A large collection of full-length cDNAs is essential for the correct annotation of genomic sequences and for the functional analysis of genes and their products. We obtained a total of 39 936 soybean cDNA clones (GMFL01 and GMFL02 clone sets) in a full-length-enriched cDNA library which was constructed from soybean plants that were grown under various developmental and environmental conditions. Sequencing from 5′ and 3′ ends of the clones generated 68 661 expressed sequence tags (ESTs). The EST sequences were clustered into 22 674 scaffolds involving 2580 full-length sequences. In addition, we sequenced 4712 full-length cDNAs. After removing overlaps, we obtained 6570 new full-length sequences of soybean cDNAs so far. Our data indicated that 87.7 of the soybean cDNA clones contain complete coding sequences in addition to 5′- and 3′-untranslated regions.

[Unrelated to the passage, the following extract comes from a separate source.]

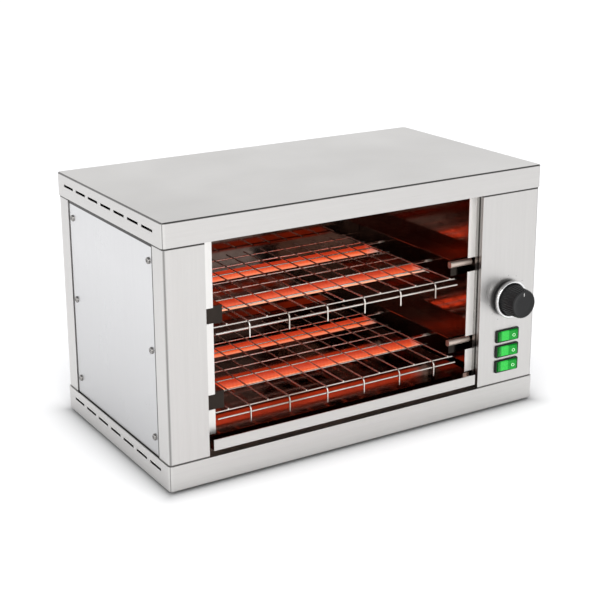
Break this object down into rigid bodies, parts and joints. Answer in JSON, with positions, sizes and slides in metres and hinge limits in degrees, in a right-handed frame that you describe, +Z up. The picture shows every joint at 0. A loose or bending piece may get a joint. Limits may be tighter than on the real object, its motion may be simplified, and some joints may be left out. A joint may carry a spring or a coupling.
{
  "type": "commercial toaster",
  "caption": "Free-standing catering toaster with wire racks on rails, glowing quartz tubes, a crumb tray, a timer knob and rocker switches.",
  "frame": {"origin": "centre of the footprint's box, on the surface that the toaster stands on", "axes": "+Z up, +X to the right seen from the front, the open front faces -Y"},
  "size_m": [0.45, 0.297, 0.27],
  "materials": {
    "housing_steel": "fine satin grain",
    "cavity_steel": "mirror-polished, slightly smoked",
    "rail_steel": "bright rolled",
    "tray_steel": "satin",
    "screw_steel": "bright",
    "foot_rubber": "matt",
    "tube_ceramic": "unglazed",
    "quartz": "clear quartz",
    "glowing_coil": "glowing wire",
    "rack_chrome": "plated wire",
    "knob_plastic": "fine moulded grain",
    "ring_chrome": "polished",
    "switch_plastic": "moulded",
    "rocker_green": "clear coloured",
    "timer_plastic": "moulded",
    "gland_plastic": "moulded",
    "terminal_plastic": "moulded"
  },
  "bodies": {
    "housing": {"top_cover": "housing_steel", "base_tray": "housing_steel", "rubber_feet": "foot_rubber", "left_front_post": "housing_steel", "control_panel": "housing_steel", "back_panel": "housing_steel", "left_side_panel": "housing_steel", "right_side_panel": "housing_steel", "left_side_screws": "screw_steel", "right_side_screws": "screw_steel", "back_screws": "screw_steel", "left_liner": "cavity_steel", "right_liner": "cavity_steel", "cavity_back_wall": "cavity_steel", "cavity_ceiling": "cavity_steel", "floor_shield": "rail_steel", "lower_left_rail": "rail_steel", "lower_right_rail": "rail_steel", "upper_left_rail": "rail_steel", "upper_right_rail": "rail_steel", "left_tube_ends": "tube_ceramic", "right_tube_ends": "tube_ceramic", "timer_body": "timer_plastic", "timer_nut": "screw_steel", "switch_housing_lower": "switch_plastic", "switch_housing_middle": "switch_plastic", "switch_housing_upper": "switch_plastic", "cable_gland": "gland_plastic", "gland_lock_nut": "gland_plastic", "terminal_block": "terminal_plastic", "quartz_tube_lower_front": "quartz", "quartz_tube_lower_rear": "quartz", "quartz_tube_middle_front": "quartz", "quartz_tube_middle_rear": "quartz", "quartz_tube_top_front": "quartz", "quartz_tube_top_rear": "quartz", "heating_coil_lower_front": "glowing_coil", "heating_coil_lower_rear": "glowing_coil", "heating_coil_middle_front": "glowing_coil", "heating_coil_middle_rear": "glowing_coil", "heating_coil_top_front": "glowing_coil", "heating_coil_top_rear": "glowing_coil"},
    "lower_rack": {"lower_rack_grid": "rack_chrome", "lower_rack_guard": "rack_chrome"},
    "upper_rack": {"upper_rack_grid": "rack_chrome", "upper_rack_guard": "rack_chrome"},
    "crumb_tray": {"crumb_tray": "tray_steel"},
    "timer_dial": {"timer_knob": "knob_plastic", "knob_ring": "ring_chrome", "timer_shaft": "screw_steel"},
    "rocker_lower": {"rocker_lower": "rocker_green"},
    "rocker_middle": {"rocker_middle": "rocker_green"},
    "rocker_upper": {"rocker_upper": "rocker_green"}
  },
  "joints": [
    {"name": "lower_rack_slide", "type": "slide", "parent": "housing", "child": "lower_rack", "axis": [0, -1, 0], "range_m": [0, 0.18]},
    {"name": "upper_rack_slide", "type": "slide", "parent": "housing", "child": "upper_rack", "axis": [0, -1, 0], "range_m": [0, 0.18]},
    {"name": "crumb_tray_slide", "type": "slide", "parent": "housing", "child": "crumb_tray", "axis": [0, -1, 0], "range_m": [0, 0.2]},
    {"name": "timer_turn", "type": "hinge", "parent": "housing", "child": "timer_dial", "pos_m": [0.1856, -0.1215, 0.1267], "axis": [0, 1, 0], "range_deg": [-150, 150]},
    {"name": "rocker_lower_tilt", "type": "hinge", "parent": "housing", "child": "rocker_lower", "pos_m": [0.1864, -0.1175, 0.0495], "axis": [0, 0, 1], "range_deg": [0, 14]},
    {"name": "rocker_middle_tilt", "type": "hinge", "parent": "housing", "child": "rocker_middle", "pos_m": [0.1864, -0.1175, 0.0669], "axis": [0, 0, 1], "range_deg": [0, 14]},
    {"name": "rocker_upper_tilt", "type": "hinge", "parent": "housing", "child": "rocker_upper", "pos_m": [0.1864, -0.1175, 0.0843], "axis": [0, 0, 1], "range_deg": [0, 14]}
  ]
}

All of the obtained data confirmed that our collection of soybean full-length cDNAs covers a wide variety of genes. Comparative analysis between the derived sequences from soybean and Arabidopsis, rice or other legumes data revealed that some specific genes were involved in our collection and a large part of them could be annotated to unknown functions. A large set of soybean full-length cDNA clones reported in this study will serve as a useful resource for gene discovery from soybean and will also aid a precise annotation of the soybean genome.
- Full-length cDNA
- Functional annotation